The “EVOKE-03” study was another chance for Gilead to validate the hefty $21 billion purchase price it paid for Trodelvy’s developer Immunomedics. That treatment hasn’t been as big a seller as Gilead once envisioned, and has stumbled in multiple other studies. But success in a study in frontline lung cancer, one of the most common tumor types, would’ve helped.
The study was also a chance for Merck to extend its dominance in lung cancer, for which Keytruda is a pillar of care. The trial tested Trodelvy, an antibody-drug conjugate aimed at the protein TROP2, alongside Keytruda in the first-line setting. But some analysts were skeptical of the study’s chances, given the way it was designed — the companies didn’t only focus on TROP2-expressing tumors — and Trodelvy’s other struggles.

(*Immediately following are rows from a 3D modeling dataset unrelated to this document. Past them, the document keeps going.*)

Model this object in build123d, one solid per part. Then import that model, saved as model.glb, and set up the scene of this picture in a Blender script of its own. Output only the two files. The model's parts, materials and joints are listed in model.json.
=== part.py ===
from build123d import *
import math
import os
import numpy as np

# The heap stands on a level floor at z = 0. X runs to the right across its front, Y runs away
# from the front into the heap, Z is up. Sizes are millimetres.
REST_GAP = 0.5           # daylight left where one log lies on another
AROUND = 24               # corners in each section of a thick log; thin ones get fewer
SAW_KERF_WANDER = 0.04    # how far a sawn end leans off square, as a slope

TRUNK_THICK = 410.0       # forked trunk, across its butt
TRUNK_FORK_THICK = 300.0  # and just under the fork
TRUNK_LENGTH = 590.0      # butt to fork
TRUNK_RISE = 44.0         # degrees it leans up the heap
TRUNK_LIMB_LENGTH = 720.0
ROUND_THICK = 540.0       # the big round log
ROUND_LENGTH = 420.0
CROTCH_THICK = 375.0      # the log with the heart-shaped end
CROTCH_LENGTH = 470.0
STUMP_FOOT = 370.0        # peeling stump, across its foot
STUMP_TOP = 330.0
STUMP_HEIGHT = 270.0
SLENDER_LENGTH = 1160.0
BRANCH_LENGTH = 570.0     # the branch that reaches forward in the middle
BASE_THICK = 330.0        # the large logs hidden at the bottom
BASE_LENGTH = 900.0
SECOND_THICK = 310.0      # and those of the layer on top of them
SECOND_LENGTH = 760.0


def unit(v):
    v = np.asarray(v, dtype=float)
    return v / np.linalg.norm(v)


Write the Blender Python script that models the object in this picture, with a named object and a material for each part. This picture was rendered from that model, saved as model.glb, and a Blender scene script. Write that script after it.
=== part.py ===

The readout additionally carries implications for another ADC Merck is investing heavily in. Called sacituzumab tirumotecan, or sac-TMT, Merck licensed it from Kelun Biotech and has place it in a sprawling Phase 3 program that includes 17 studies targeting a range of tumor types. Merck believes the ADC could become a “cornerstone” drug, and recently spotlighted results from a Phase 3 study in China at the American Society of Clinical Oncology conference.
Analysts and investors have been debating whether those findings might carry over to a global study in first-line lung cancer that’s now underway. Merck has expressed optimism, citing certain technical differences with sac-TMT. But he EVOKE-03 results could put “greater investor scrutiny” on sac-TMT data coming from China “until the global translation is proven,” wrote Leerink Partners’ Daina Graybosch.
Graybosch expected the stocks for both companies to trade lower given “outsized investor attention on the more negative of the two announcements.” Shares of Gilead dipped 3%, while Merck’s stock was only slightly down.
Yet the HIV findings could ultimately offset those negatives. Despite a concerted push into oncology, Gilead’s core business remains its HIV drugs. It’s already added to that portfolio with last year’s approval of a preventive shot called Yeztugo. Another drug for the “switch” market could boost that business, as some 20% of patients change treatment regimens each year, Graybosch wrote.
The positive results also amount to another “win for Merck’s HIV franchise this year,” following the April approval of Idvynso, RBC Capital Markets analyst Trung Huynh wrote in a separate note.